You don’t need to be in a wedding to be supportive and have a role. 

Let it go 

Post # 3
Member
45534 posts
Honey Beekeeper
  • Wedding: November 1999

theresabow :  You don’t share these feelings- period. You put on your big girl panties and accept that your FSIL is entitled to have her nearest and dearest in her bridal party, not just an older sister of the groom who is supportive of the relationship. She can’t ask everyone who supports the relationship to be a BM

Post # 4
Member
345 posts
Helper bee

I also have younger brothers and am not in the wedding party.

But you know what? It’s the way things go and im fine with it. It’s just the unfortunate way of the tradition how the bride has her girls and the groom has his guys. When you’re a woman and ate close with the groom, you’ll likely be left out purely based on gender, really. It sucks but you just have to realize it probably has nothing to so with how they feel about you. The bride has her closest ladies too, and sometimes there are just too many people to please everyone or have everyone involved. 

I’m sorry you feel the way you do but I think you just need to accept it. Don’t say anything. 

Post # 6
Member
1734 posts
Bumble bee
  • Wedding: June 2017

theresabow :  there’s no reason to be left out just because of gender – but it’s on your brother, not your FSIL, to include you. Your brother can have a groomswoman if he wants to. My DH had a woman standing on his side at our wedding. 

Post # 7
Member
2222 posts
Buzzing bee
  • Wedding: May 2015 - St Peter's Church, East Maitland, and Bella Vista, Newcastle

I wasn’t in my brother’s wedding. My SIL wasn’t in our wedding.  My DH wasn’t in his sister’s wedding, and my brother wasn’t in my wedding or my sister’s wedding.  As it happened, my bro asked me (and our sister) to do a reading, and we asked my SIL to do a reading at ours, but there’s no obligation for a sibling to include you in their wedding party.  Just keep being supportive as much as you can.

Post # 9
Member
45534 posts
Honey Beekeeper
  • Wedding: November 1999

theresabow :  It’s obvious that your feelings are hurt, but what would you hope to accomplish by raising the subject with them? It would be inappropriate of you to angle for a role in the wedding. It is their wedding. They get to decide who does what.

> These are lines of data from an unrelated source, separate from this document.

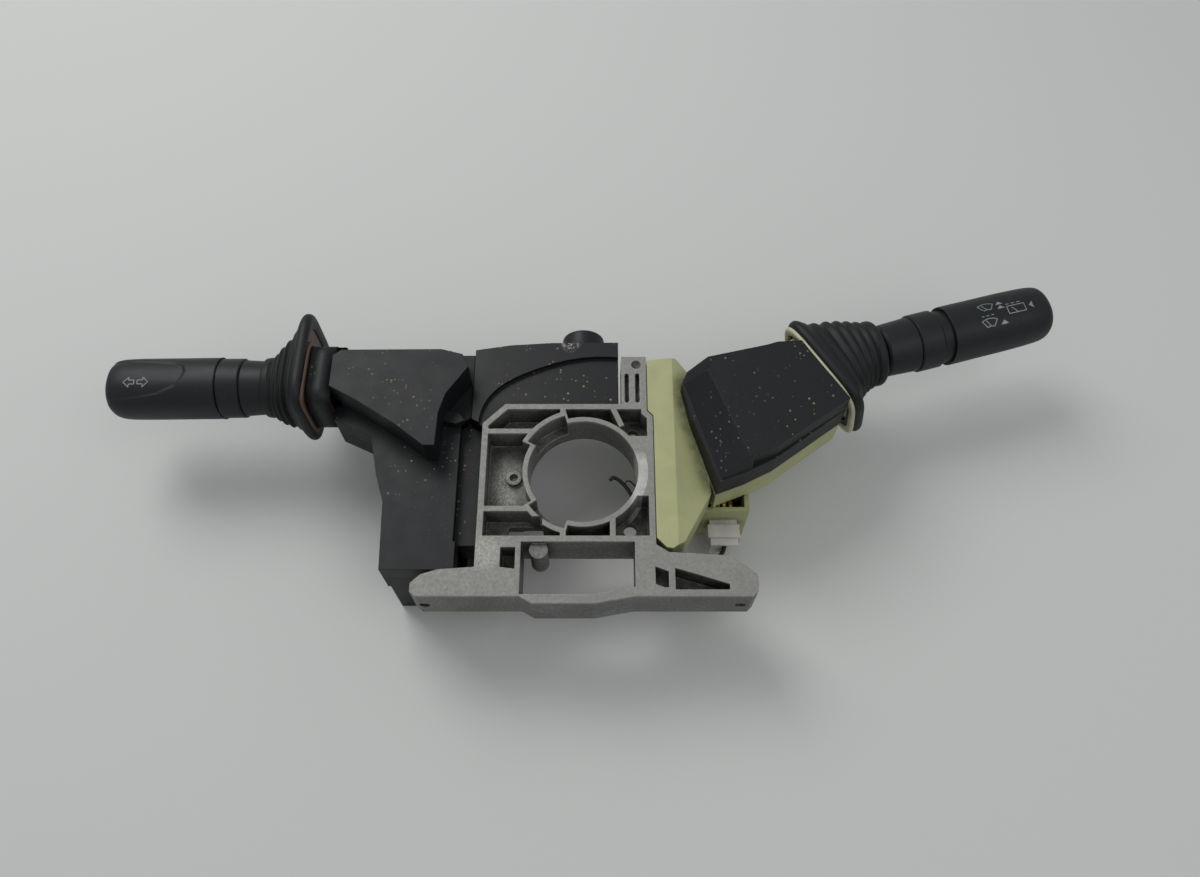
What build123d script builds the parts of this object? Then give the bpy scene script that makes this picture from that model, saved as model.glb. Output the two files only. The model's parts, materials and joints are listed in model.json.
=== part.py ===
"""Combination stalk switch for a steering column: die-cast bracket, lighting and wiper modules."""
import os
from math import cos, radians, sin

from build123d import *

os.makedirs("parts", exist_ok=True)

# ---------------------------------------------------------------- general clearances
RUNNING_GAP = 0.05  # radial clearance of pins and shafts in their bores
FACE_GAP = 0.3  # distance between faces that move past each other
PRESS_GAP = 0.02  # radial clearance of pins that stay put
SEAT_GAP = 0.1  # distance between pieces that are fastened together

# ---------------------------------------------------------------- die-cast bracket
BRACKET_DEPTH = 16.0
BRACKET_FLOOR = 4.0
BRACKET_WALL = 2.4
BRACKET_WEST = -41.3
BRACKET_EAST = 28.5
BRACKET_NORTH = 30.3
BRACKET_SOUTH = -30.3
CORNER_CUT = 9.0
TAB_WEST = 15.7
TAB_EAST = 26.2
TAB_TOP = 53.2
COLUMN_RADIUS = 22.2  # bore that slips over the column tube
RING_WALL = 2.0
RECESS_RADIUS = 26.0  # relieved sectors of the ring
RECESS_DEPTH = 10.0
RIB_WIDTH = 2.2
POCKET_CORNER = 1.5
BAR_BOTTOM = -3.6
BAR_FLOOR = 2.2
BAR_NORTH = -51.4
BAR_SOUTH = -55.0
WINDOW_WEST = -23.8
WINDOW_EAST = 20.3
EAR_WEST = -65.2
EAR_EAST = 67.0
EAR_SOUTH = -52.2
COWL_HOLE_RADIUS = 2.3
COWL_HOLE_DEPTH = 5.2
COWL_HOLE_HEIGHT = 4.5
COWL_HOLE_X = 61.0
CABLE_HOLE_RADIUS = 2.8
CLAMP_HOLE_RADIUS = 2.6
GUIDE_BOSS_RADIUS = 3.6

# ---------------------------------------------------------------- casings
CASE_WALL = 1.9
REST_PLANE = -32.0  # both casings stand on this plane
NOSE_BOTTOM = -6.0
SPLIT_HEIGHT = 4.0  # parting plane between left base and left cover
LID_HEIGHT = 14.0
BLOCK_HEIGHT = 29.0
SHOULDER_HEIGHT = 20.5
CHANNEL_FLOOR = 9.0
PANEL_HEIGHT = 16.0  # top of the hazard housing
PANEL_STEP = 2.0
HAZARD_FLOOR = -5.0
SOCKET_DEPTH = 15.0
WING_HEIGHT = 16.0  # flat top of the right base beside the bracket
WING_CREASE = 37.2
WING_SLOPE = 0.4
BOX_BOTTOM = 8.0
BOX_HEIGHT = 30.0

# ---------------------------------------------------------------- stalks, u runs out along each stalk
STALK_HEIGHT = 12.0
LEFT_PIVOT = (-80.0, 41.0)
LEFT_ANGLE = 180.8
RIGHT_PIVOT = (71.5, 42.8)
RIGHT_ANGLE = 15.5
PIVOT_PIN_RADIUS = 2.5
PIVOT_BOSS_RADIUS = 4.6
ROCK_PIN_RADIUS = 1.5
ROCK_PIN_U = 13.0
CRADLE_HALF = 6.5
EYE_HALF = 3.4
FORK_WALL = 1.8
FORK_END = 17.0
TAIL_END = -16.0
TAIL_HALF = 3.6
PLUNGER_RADIUS = 2.0
PLUNGER_TIP = -19.0
TRACK_GAP = 0.35
TRACK_HALF = 4.0
GROOVE_RADIUS = 1.6
PEG_U = -11.5
PEG_RADIUS = 1.4
SHAFT_RADIUS = 4.6
NECK_RADIUS = 11.2
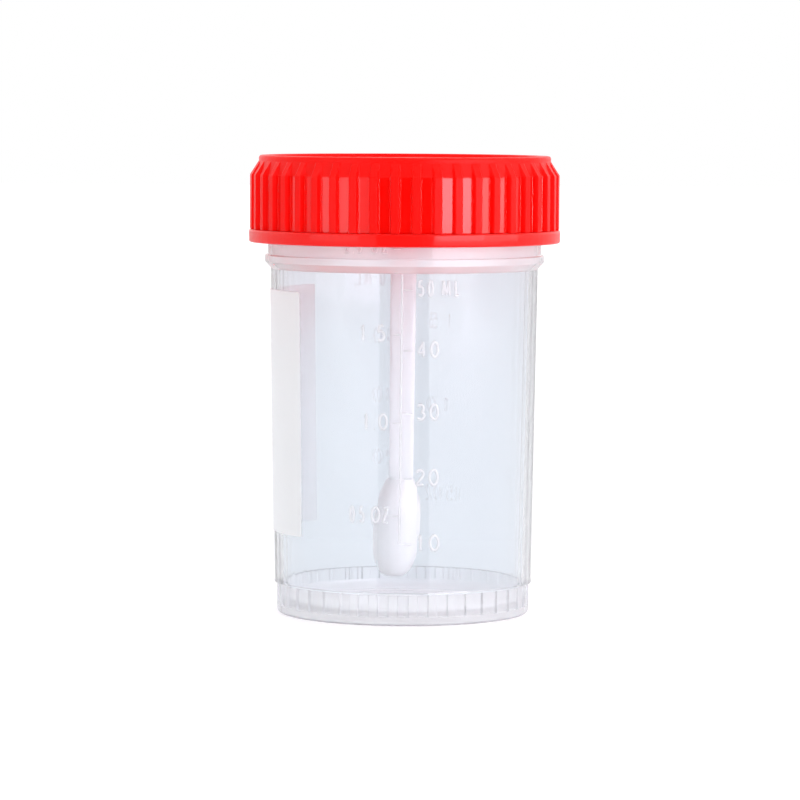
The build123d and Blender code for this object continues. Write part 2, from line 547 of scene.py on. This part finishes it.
# One turned surface from the middle of the base, up the outside and down the inside to the
# middle of the floor. The ribs push out the rows of the base band, and the thread those of the
# neck.
def makeCup(p):
    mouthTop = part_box("cup")[1][2] / mm
    footRadius = p["bodyBottomRadius"] - p["footStep"]
    groove = footRadius - p["ribHeight"]
    slope = p["shoulderRadius"] - p["neckRadius"]
    bead = p["bodyBottom"] + p["beadRise"]
    outside = roundedPath([
        (p["poleRadius"], p["recess"], 0),
        (footRadius - p["footRing"] - p["recess"], p["recess"], 0.3),
        (footRadius - p["footRing"], 0, 0.25),
        (footRadius, 0, 0.7),
        (footRadius, p["footHeight"], 0.08),
        (groove, p["footHeight"], 0.06),
        (groove, p["bodyBottom"], 0.06),
        (p["bodyBottomRadius"] + p["beadHeight"], p["bodyBottom"], 0.12),
        (bodyRadius(bead), bead, 0.1),
        (p["bodyTopRadius"], p["bodyTop"], 0.25),
        (p["flangeRadius"], p["flangeBottom"], 0.2),
        (p["flangeRadius"], p["flangeTop"], 0.2),
        (p["shoulderRadius"], p["flangeTop"], 0.12),
        (p["shoulderRadius"], p["shoulderTop"], 0.15),
        (p["neckRadius"], p["shoulderTop"] + slope, 0.15),
        (p["neckRadius"], p["shoulderTop"] + slope + 0.4, 0),
    ])
    neckZ = np.arange(outside[-1, 1] + p["neckRowStep"], mouthTop - 0.8, p["neckRowStep"])
    neck = np.stack([np.full(len(neckZ), p["neckRadius"]), neckZ], -1)
    innerRadius = p["neckRadius"] - p["wall"]
    inside = roundedPath([
        (p["neckRadius"], mouthTop - 0.7, 0),
        (p["neckRadius"], mouthTop, p["mouthRound"]),
        (innerRadius, mouthTop, p["mouthRound"]),
        (innerRadius, p["bodyTop"], p["innerTopRound"]),
        (p["bodyBottomRadius"] - p["bottomWall"], p["floor"], p["innerFloorRound"]),
        (p["poleRadius"], p["floor"], 0),
    ], steps=8)
    path = np.vstack([outside, neck, inside])
    angles, onRib = ribColumns(
        p["ribs"], p["ribFirst"], p["ribCrest"], p["ribRoot"], p["ribHeight"],
        footRadius, p["ribEdge"], inGap=3
    )
    r, z = path.T
    row = np.arange(len(path))
    inBand = (r < groove + 0.2) & (z > p["footHeight"] - 0.05) & (z < p["bodyBottom"] + 0.05)
    inBand &= row < len(outside)
    radius = r[:, None] + np.where(inBand, footRadius - r, 0)[:, None] * onRib
    ridge = helixRidge(
        z, angles, p["threadStart"], p["threadPitch"], p["threadTurns"],
        p["threadCrest"], p["threadBase"]
    )
    inNeck = (row >= len(outside)) & (row < len(outside) + len(neck))
    radius = radius + inNeck[:, None] * ridge * p["threadHeight"]
    piece = turned("cup_shell", radius, z, angles)
    finishPiece(piece, clearMaterial, "container", "clear_plastic", "cup")
    # the foot with its ribbed band, the flange and the neck are thick, and take the milkier finish
    piece.data.materials.append(thickMaterial)
    middles = np.zeros(3 * len(piece.data.polygons))
    piece.data.polygons.foreach_get("center", middles)
    middleZ = middles[2::3] / mm
    thick = (middleZ < p["bodyBottom"]) | (middleZ > p["bodyTop"])
    piece.data.polygons.foreach_set("material_index", thick.astype(np.int32))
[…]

I have 5 sisters and none of them were in my bridal party, because if I asked one I would have to ask them all, and there was no way I was having a bridal party that size.

Try to focus on being happy for your brother instead of dwelling on your feelings.

Post # 10
Member
1245 posts
Bumble bee

: ( my feelings would be hurt too.  I have a younger brother & I have learned to lower my expectations of him.  It REALLY sucks, but I really don’t think it’s worth the drama.  Hugs ❤️From one older sister to another

Post # 11
Member
8990 posts
Buzzing Beekeeper
  • Wedding: December 2012

Bringing it up to them is not going to give you the result that you want. You’ll just end up with further hurt feelings, and if they do then involve you, you’ll always be wondering if they did it just because you brought it up and they did it out of obligation.

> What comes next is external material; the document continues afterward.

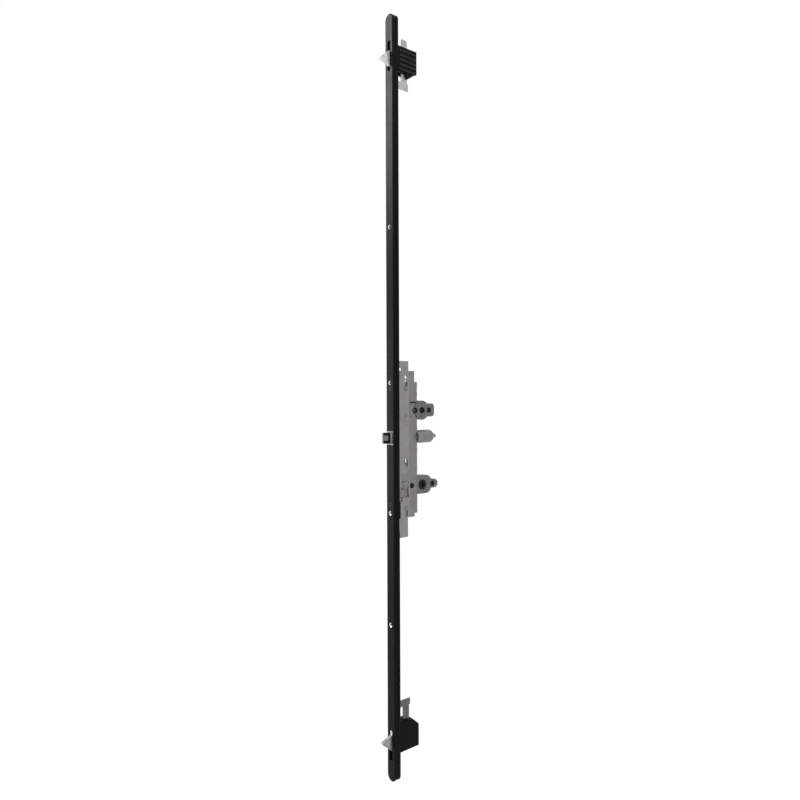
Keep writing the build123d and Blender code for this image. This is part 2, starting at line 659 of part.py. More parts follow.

No one wants to be involved purely out of obligation.

My brothers were not in my wedding.

My sister in law was not in my wedding, either.

 

You can still be a supportive family member without being involved in the wedding. You’re entitled to feel disappointed, but really, nothing good will come of bringing it up. Continue being a supportive family member.

Post # 12
Member
2197 posts
Buzzing bee
  • Wedding: November 1999

theresabow :  I’m sorry bee, it sucks that neither of them considered you to be  officially a part of the day.

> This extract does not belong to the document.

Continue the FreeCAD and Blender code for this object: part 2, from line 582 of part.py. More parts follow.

I get that the bride picks her party but I also think that part of getting married is considering your other half and the dynamics they have within family and friend groups. Your brother probably should have said he would like you involved in the bridal party but you know your brother and would probably know if this would even cross his mind as a possibility.

My husband is clueless about these kinds of things. I know this and I included his sister in my bridal party because that to me felt right. He didn’t even consider it and when I told him that was what I would do he was surprised as he thought you only have your people on your side in your bridal party. Once I explained why…he was like oh that makes sense! 🙂 My point is that even if your brother was clueless his fiancé maybe should have thought more about this. Girls tend to understand the wedding process better than the majority of grooms… and if you get along well then it seems like a no brainer.

Their decision may have come out of necessity. I have a friend who is one of four sisters. She is also super close with her female first cousins. Her husband had 2 sisters. She decided that she would only pick her sisters otherwise she would end up with 10 bridesmaids! She also got married in a church that doesn’t allow female groomsmen so that choice was not an option. She felt bad…I’m sure someone’s feelings was hurt in her case but what could she do other than pick only her sisters?? Maybe this was the case with you in your brothers wedding??    

What do you do???…. Well you do nothing and say nothing. That is the best way to support your brother. Weddings are stressful and it is hard to please everyone. Continue being a great sis and in-law. Maybe offer to help with the bachelorette or shower if you want to be more involved. A wedding is one day…family relations are fortunately/unfortunately a lifetime. If you have a great family that you love most of the time then its sometimes easier to let something small pass by without comment. 

Good luck bee. I hope you feel a bit better about it all soon xx

Post # 15
Member
498 posts
Helper bee

It’s disappointing your brother didn’t include you, but you’ll have to move past it. What is happening in this relationship that they need so much support?